En definitiva, una vez más observamos cómo el Sahel se está convirtiendo en una zona de interés para países con el suficiente peso como para poder ejercer influencia, los cuales se están aprovechando del vacío que poco a poco ha ido dejando Europa en general y Francia en particular.
La situación en la región es cada vez más complicada, y la necesidad de ayuda y soporte de todo tipo es cada vez más acuciante, del mismo modo que lo es la presión ejercida por los grupos yihadistas. En ese contexto, Turquía también ha adoptado cada vez más los discursos anticoloniales (y, en particular, antifranceses), presentándose como un socio diferente, que comparte tanto intereses como vínculos religiosos e históricos con los países de mayoría musulmana del Sahel central, aunque sus inversiones diplomáticas, políticas y económicas no se limitan en absoluto a los países anteriormente colonizados por Francia.
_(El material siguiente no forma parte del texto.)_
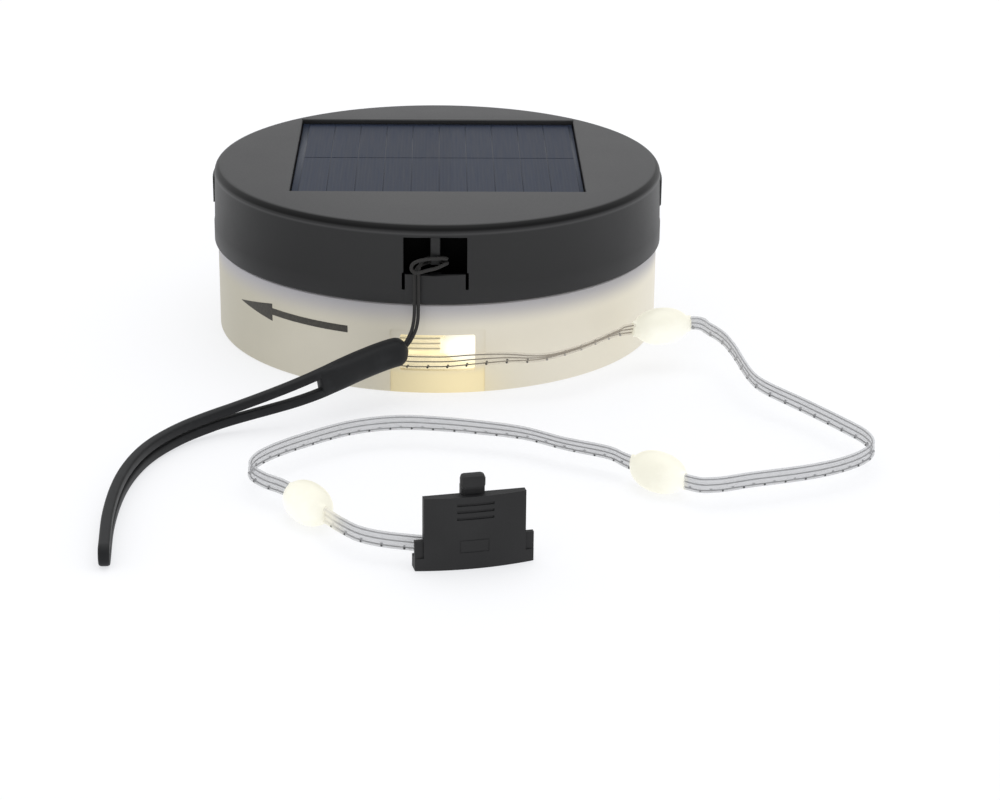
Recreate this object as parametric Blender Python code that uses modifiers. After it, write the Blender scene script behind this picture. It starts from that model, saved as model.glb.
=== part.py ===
"""Solar string lights: a round winding drum with a solar lid and a string of three lit beads.

The frosted shell stands on the floor and turns about the spool, which hangs from the lid.
A flat string leaves the shell's window and ends in a clip. A hanging strap is looped on a
post in the lid's front pocket. Frame: origin at the centre of the shell's underside, +Z up,
the window and the pocket face -Y. All sizes are metres.
"""

import math

import bmesh
import bpy
from mathutils import Matrix, Vector

MM = 0.001
GAP = 0.3 * MM               # between pieces that touch or nearly touch
TURN_STEPS = 64
INNER_STEPS = 40              # turned pieces inside the drum

# Drum, from the floor up
LID_RADIUS = 60.0 * MM       # at the shoulder
SHELL_RADIUS = LID_RADIUS - 0.5 * MM
SHELL_WALL = 1.8 * MM
SHELL_TOP = 23.8 * MM
FLOOR_LOW = 2.6 * MM         # underside of the shell's inner floor
FLOOR_THICK = 1.4 * MM
LID_DRAFT = 0.4 * MM         # how much wider the skirt is at its lower edge
LID_WALL = 1.8 * MM
LID_HEIGHT = 20.6 * MM
SHOULDER = 2.6 * MM
TOP_THICK = 4.1 * MM

LID_LOW = SHELL_TOP + GAP
LID_TOP = LID_LOW + LID_HEIGHT
LID_INNER = LID_RADIUS + LID_DRAFT - LID_WALL - 0.2 * MM
TOP_UNDER = LID_TOP - TOP_THICK
SHELL_INNER = SHELL_RADIUS - SHELL_WALL
FLOOR_TOP = FLOOR_LOW + FLOOR_THICK

# Window and clip seat in the shell
WINDOW_WIDTH = 19.1 * MM
WINDOW_LOW = 6.0 * MM
WINDOW_HEIGHT = 9.6 * MM
SEAT_WIDTH = 24.2 * MM
SEAT_TOP = 17.0 * MM
SEAT_DEPTH = 0.8 * MM

# Solar panel in the lid's top
PANEL_WIDTH = 76.4 * MM
PANEL_DEPTH = 70.9 * MM
PANEL_THICK = 0.7 * MM
PANEL_MIDDLE_Y = 6.3 * MM
PANEL_SUNK = 1.2 * MM        # panel face below the lid's top
PAD_THICK = 0.4 * MM
PAD_RIM = 4.0 * MM
PAD_GAP = 0.2 * MM

# Lanyard pocket, post and tongue in the lid's front
POCKET_WIDTH = 16.0 * MM
POCKET_HIGH = TOP_UNDER + 1.0 * MM
POCKET_LOW = POCKET_HIGH - 9.6 * MM
POCKET_DEPTH = 8.2 * MM
POCKET_WALL = 1.6 * MM
SLIT_WIDTH = 0.8 * MM
SLIT_LOW = POCKET_LOW - 4.0 * MM
POST_WIDTH = 2.5 * MM
POST_LOW = POCKET_LOW + 2.2 * MM

# Side pads: a push-button at -X, a port cover at +X, a charge lens below the cover
PAD_RADIUS = LID_RADIUS + 0.8 * MM
PAD_LOW = TOP_UNDER - 6.5 * MM
PAD_HEIGHT = 7.2 * MM
BUTTON_WIDTH = 10.0 * MM
BUTTON_FLANGE = 1.5 * MM
COVER_WIDTH = 14.0 * MM
COVER_INNER = LID_RADIUS - 1.0 * MM
COVER_SWING_ROOM = 1.9 * MM
LENS_RADIUS = 1.5 * MM
LENS_Z = LID_LOW + 4.1 * MM

# Spool and chassis
HUB_RADIUS = 34.0 * MM
HUB_WALL = 1.8 * MM
FLANGE_RADIUS = SHELL_INNER - 1.2 * MM
FLANGE_THICK = 1.2 * MM
FLANGE_LOW = FLOOR_TOP + GAP
HUB_FLOOR_THICK = 1.2 * MM
BOSS_RADIUS = 9.7 * MM
FELT_INNER = 14.0 * MM
FELT_OUTER = 20.0 * MM
FELT_THICK = 0.9 * MM
WASHER_RADIUS = 14.0 * MM
WASHER_THICK = 0.9 * MM
CHASSIS_RADIUS = LID_INNER - 1.4 * MM
CHASSIS_THICK = 2.0 * MM
CHASSIS_BORE = HUB_RADIUS - 7.0 * MM
SEAL_INNER = LID_INNER - 2.2 * MM
SEAL_THICK = 1.2 * MM

HUB_UNDER = FLANGE_LOW + FELT_THICK + GAP
HUB_FLOOR = HUB_UNDER + HUB_FLOOR_THICK
CHASSIS_TOP = LID_LOW
CHASSIS_LOW = CHASSIS_TOP - CHASSIS_THICK
HUB_TOP = CHASSIS_LOW - GAP

# Screws: (shaft radius, head radius, head thickness)
SCREW = (0.9 * MM, 2.2 * MM, 1.0 * MM)
PILOT_RADIUS = SCREW[0] + GAP
LID_SCREW_RADIUS = LID_INNER - 9.4 * MM
LID_SCREW_DEPTH = 9.0 * MM
SPOOL_SCREW_RADIUS = HUB_RADIUS - 4.0 * MM
SPOOL_SCREW_DEPTH = 8.0 * MM
BOARD_SCREW_AT = (44.0 * MM, 10.0 * MM)
BOARD_SCREW_DEPTH = 7.0 * MM

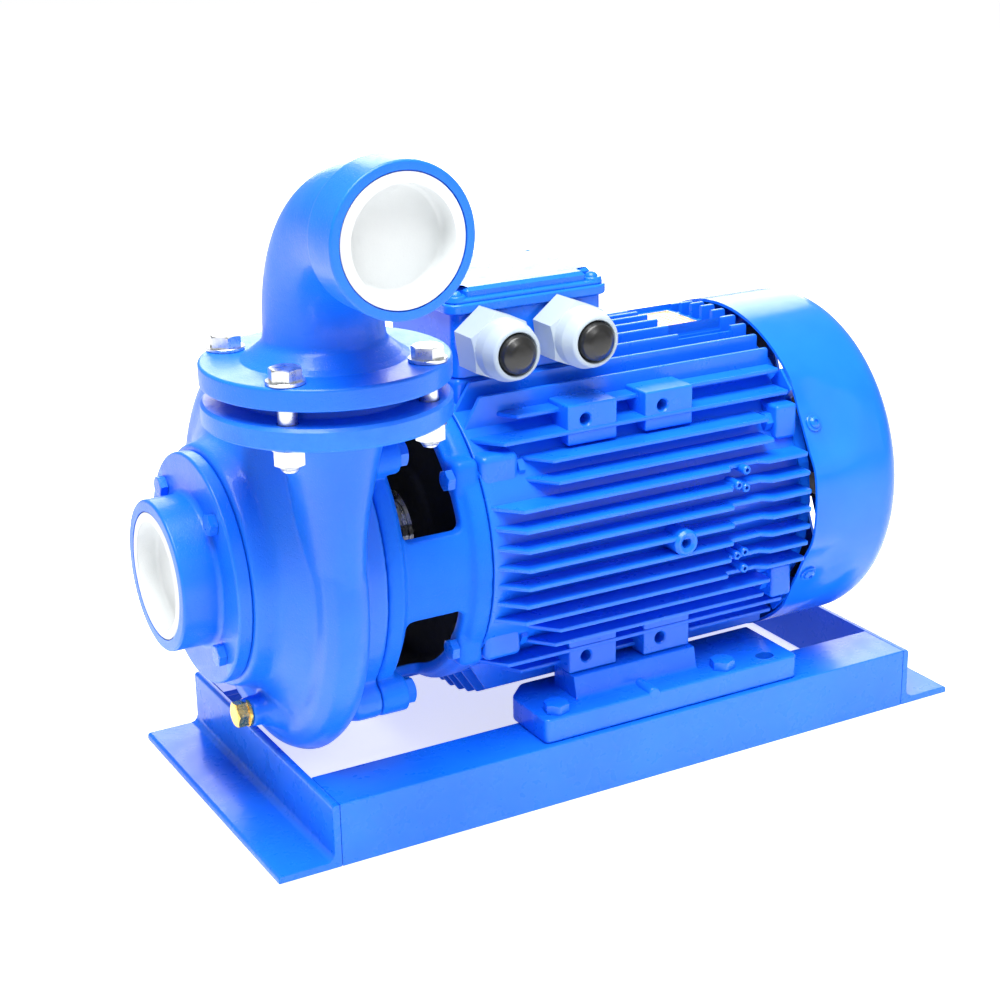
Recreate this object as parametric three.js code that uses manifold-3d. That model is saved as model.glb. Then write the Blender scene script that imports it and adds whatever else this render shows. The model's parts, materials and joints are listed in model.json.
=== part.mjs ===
// Close-coupled centrifugal water pump on a welded angle base, with its three-phase motor.
// Millimetres. +Z is up and +X runs along the shaft from the suction port to the motor's fan.
import * as THREE from "three";
import { mergeVertices } from "three/addons/utils/BufferGeometryUtils.js";
import Module from "manifold-3d";

// ---- Overall sizes and clearances ------------------------------------------------------------
const GAP = 0.3; // between pieces that touch
const ANGLE = { leg: 45, thickness: 5 };
const VOLUTE_RADIUS = 136;
const GROUND_CLEARANCE = 41; // under the volute, which the motor's feet lift to suit
const SHAFT_Z = VOLUTE_RADIUS + GROUND_CLEARANCE; // 132 above the rails, as a size 132 motor stands

// ---- Base ------------------------------------------------------------------------------------
const BASE = { railStart: -59.5, pastHousing: 92.5, halfWidth: 123.5 };
const FOOT = {
  from: 98, to: 313, outer: 119.5, inner: 58, thickness: 17.7, nose: 22,
  riserFrom: 134, riserTo: 236, riserOuter: 97, riserInner: 70, riserGap: 0.5,
  boltY: 108, boltX: 112.9, boltPitch: 140, spareX: 290.9, holeRadius: 5.6,
};
const FOOT_BOLT = { radius: 5, flats: 16, headHeight: 6.6, nutHeight: 8 };

// ---- Pump casing, cover and discharge --------------------------------------------------------
const VOLUTE = { x: -47, radius: VOLUTE_RADIUS, halfWidth: 17, wall: 7 };
const BOSS = {
  front: -92.7, back: -76, radius: VOLUTE.radius - 54, backRadius: VOLUTE.radius - 50, bore: 54.3,
};
const JOINT = { x: -12, ringRadius: 111, ringBack: -29, bore: 97.3 };
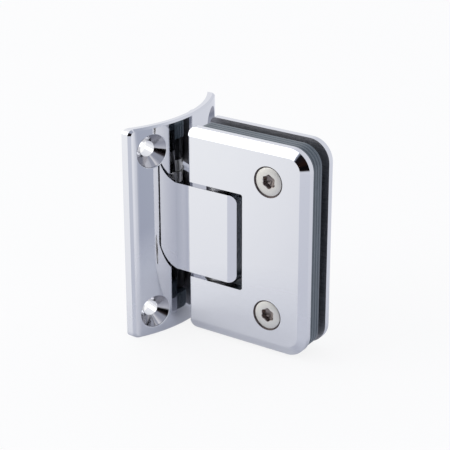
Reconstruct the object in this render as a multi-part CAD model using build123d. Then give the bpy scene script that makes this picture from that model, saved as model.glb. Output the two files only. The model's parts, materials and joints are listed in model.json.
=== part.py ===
from build123d import *
import math
import os

# Glass door hinge, wall to glass. Millimetres. X runs from the wall to the glass, Y through
# the glass and Z up. The origin is the middle of the wall plate's mounting face, on the wall.

# Wall plate, an arched plate with bosses behind its holes and a pad behind the block
wall_height = 90.0
wall_width = 59.0
wall_stand_off = 12.2
wall_thickness = 2.5
wall_front_radius = 55.5
wall_back_radius = 49.0
wall_corner_radius = 2.5
wall_edge_bevel = 0.85
fixing_hole_diameter = 6.4
fixing_countersink_diameter = 13.4
fixing_countersink_sink = 0.5
fixing_rim_rounding = 0.4
fixing_boss_diameter = 10.0
fixing_hole_side_inset = 8.8
fixing_hole_end_inset = 10.3
pad_width = 20.0
pad_margin = 1.5

# Clamp plates, gaskets and the glass that they grip
clamp_height = 87.0
clamp_width = 55.0
clamp_to_wall = 5.4
plate_thickness = 3.9
glass_thickness = 8.0
gasket_thickness = 1.85
gasket_count = 4
gasket_inset = 0.5
gasket_hinge_corner = 4.0
gasket_edge_break = 0.3
gasket_clearance = 0.8
bevel_width = 3.7
bevel_depth = 1.25
outer_corner_radius = 9.0
hinge_corner_radius = 2.5
hinge_edge_radius = 0.6

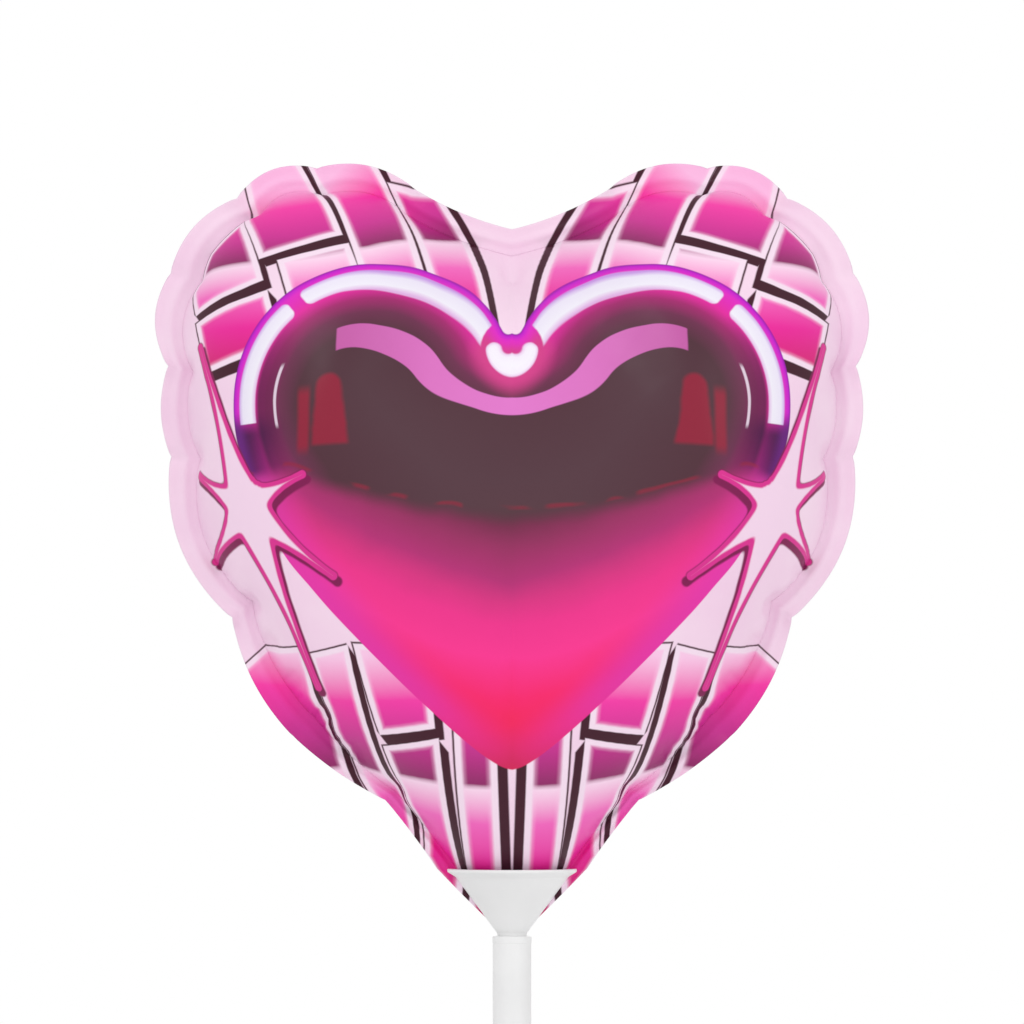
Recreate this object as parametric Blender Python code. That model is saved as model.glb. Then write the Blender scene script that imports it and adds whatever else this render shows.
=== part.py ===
"""Heart-shaped foil balloon on a cup-and-stick holder.

Metres, +Z up. The origin is the middle of the stick's lower end, the front of the balloon
faces -Y, and its two foil panels meet in the XZ plane.

A hollow stick takes the cup's spigot as a push fit. The cup is a slotted funnel: the welded
edge of the balloon's point drops into its two side slots, and the balloon's gathered tail,
with the two films of the self-sealing valve inside, runs down through the spigot.
"""

import math

import bmesh
import bpy
import numpy as np
from mathutils import Matrix

MM = 0.001

# Stick: a hollow plastic tube.
STICK_LENGTH = 180.0 * MM
STICK_RADIUS = 3.4 * MM
STICK_BORE = 2.7 * MM
STICK_CHAMFER = 0.25 * MM

# Cup: a lip, a straight cone and a spigot.
SEAT_GAP = 0.3 * MM
CUP_HEIGHT = 11.6 * MM
LIP_RADIUS = 11.5 * MM
LIP_THICKNESS = 1.2 * MM
LIP_ROUND = 0.25 * MM
CONE_TOP_RADIUS = 9.9 * MM
CONE_BOTTOM_RADIUS = 2.65 * MM
MOUTH_RADIUS = 9.3 * MM
SPIGOT_LENGTH = 12.0 * MM
SPIGOT_RADIUS = 2.6 * MM
SPIGOT_CHAMFER = 0.5 * MM
THROAT_RADIUS = 1.9 * MM
THROAT_RISE = 1.1 * MM
SLOT_WIDTH = 1.2 * MM
SLOT_DEPTH = 8.0 * MM
ROUND_STEPS = 48

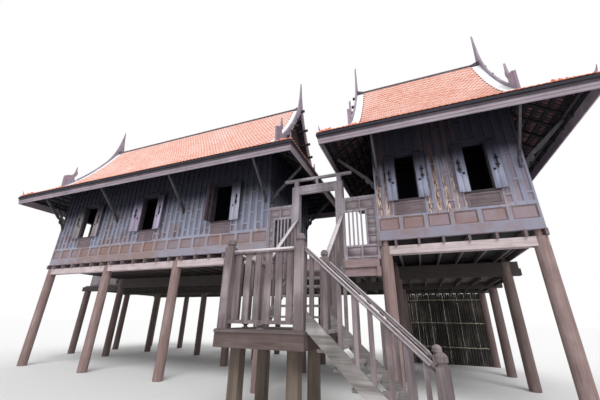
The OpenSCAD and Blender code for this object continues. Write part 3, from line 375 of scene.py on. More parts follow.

Turquía ha expresado su apoyo a los Gobiernos golpistas de Mali y Burkina Faso, y ha estrechado sus lazos militares y económicos a pesar o, mejor dicho, aprovechando la inestabilidad política y el deterioro de la seguridad de la región.

Europa no puede por más tiempo permitirse la pérdida de influencia en el Sahel, y el enfoque turco a la hora de cultivar asociaciones con los países de la región puede servir de lección para un replanteo de la relación con esos países. Este enfoque incluye cultivar un sentimiento de verdadera asociación entre la clase dirigente y empresarial de las naciones del Sahel, aumentando la presencia diplomática, las delegaciones y las visitas a la región no relacionadas solo con asuntos de seguridad y la defensa, y garantizar que las embajadas cuenten con el personal adecuado, y que el contacto con sus homólogos sea constante, regular y fluido. Sólo así se podrá recuperar el espacio perdido y se podrán comenzar a reconstruir los lazos, ahora rotos, que permitirán ganar la influencia necesaria para avanzar en la estabilización de una región en la que nos jugamos todo.